Having so many different people from the community come out to the event really provides us with an idea of just how important local and global food systems are to us.

KWIC,Dan&Vandana

The Carbon Conversations: ‘Sacred Seeds: Seeds of Justice, Seeds of Resistance’ lecture focused on the importance of saving seeds, and how GMO crops threaten not only biodiversity, but the livelihoods of small-scale farmers.

Dr. Shiva emphasized the role of traditional knowledge to our food systems. She explained that knowledge, like seeds, is meant to be shared. One of the many problems with GMO crops is that it patents life.

She went on to say that life is not an invention, and yet corporations try to patent it.

This patenting of life goes directly against our duty to save seeds. Seed saving and sharing enables genetic diversity to thrive, and biodiversity to flourish.

For example, traditionally the Three Sisters (beans, squash, and corn) are grown and thrive together, working as companion crops. The corn serves as a structure for the beans to climb (removing the need for poles), while the beans provide nitrogen to the soil for the other two Sisters to use, and the squash spreads along the ground, blocking sunlight to prevent weeds.

The squash also serves as a living mulch, as well as protecting its Sisters from pests with its prickly vines. In a companion crop system, there is no need for pesticides, genetic modification, or even fertilizer. GMO crops depend on pesticides and create mono-cultural, with the inherent danger of supplanting diversity. For example, as a GMO crop, the Three Sisters cannot be grown together.

Vandana calls for collaboration between Indigenous knowledge and scientific knowledge for the sake of future health. She spoke of the relationships between soil, our gut, and our brains, and how science validates the important connection between the soil and human health. Through shared knowledge, we have power.

Dr. Shiva explains that there are five corporations controlling seeds, food, and life, and asks how it is that the minority can have so much power when there are seven billion people sharing this planet. She calls on us to work as a community of the majority to create a food sovereignty movement.

The audience was engaged the entire time Dr. Shiva spoke, and you could just feel the warmth of community aspirations flowing through the lecture hall. The discussion did not just end after Vandana left the stage to catch her plane back to India; there was an open conversation to explore the themes of Vandana’s lecture held with standing room only in the Gathering Space afterwards.
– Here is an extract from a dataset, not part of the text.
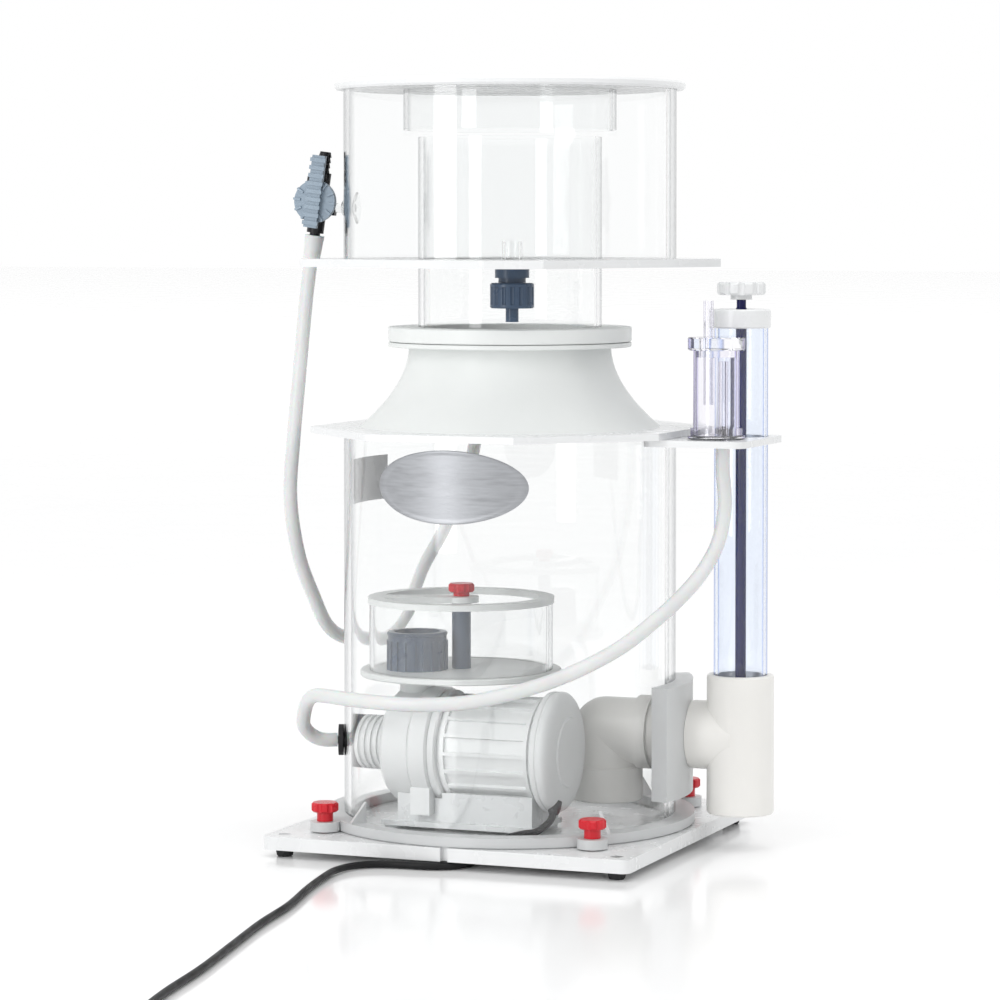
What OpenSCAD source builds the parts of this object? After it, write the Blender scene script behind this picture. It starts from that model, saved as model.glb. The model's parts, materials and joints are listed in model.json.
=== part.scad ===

Elders, knowledge holders, and community leaders led discussions on traditional food sovereignty and sustainable food practices while sharing food prepared by our local food activist collective, Food Not Bombs.

One of the important messages from Vandana’s talk was the acknowledgement of Earth Day being renamed as Mother Earth Day. This recognition of ‘Mother Earth’ speaks to the interdependence of all species, the importance of which was the impetus for the General Assembly to declare April 22 as International Mother Earth Day.

Vandana would like us to move beyond switching off our lights for a few minutes, to create seed freedom in our communities for this upcoming Mother Earth Day. We need to stand in solidarity and embrace our role as active global citizens, and make wise choices.

Aside from ‘eating responsibly and growing our own food’, as Dr. Shiva urges, what are you going to do to protect local food systems?

As Mother Earth Day approaches in the coming spring, remember that you are part of a global community— of not only humans, but all living organisms— and your actions can drive positive change and protect diversity to ensure a just and sustainable future for all with whom we share this planet Earth.

Note: Copies of Sacred Seed, a collection of essays inspired by Dr. Shiva and featuring contributions from Trent professor Dr. Dan Longboat, and local environmental leader Diane Longboat, are available at the Trent Bookstore for purchase.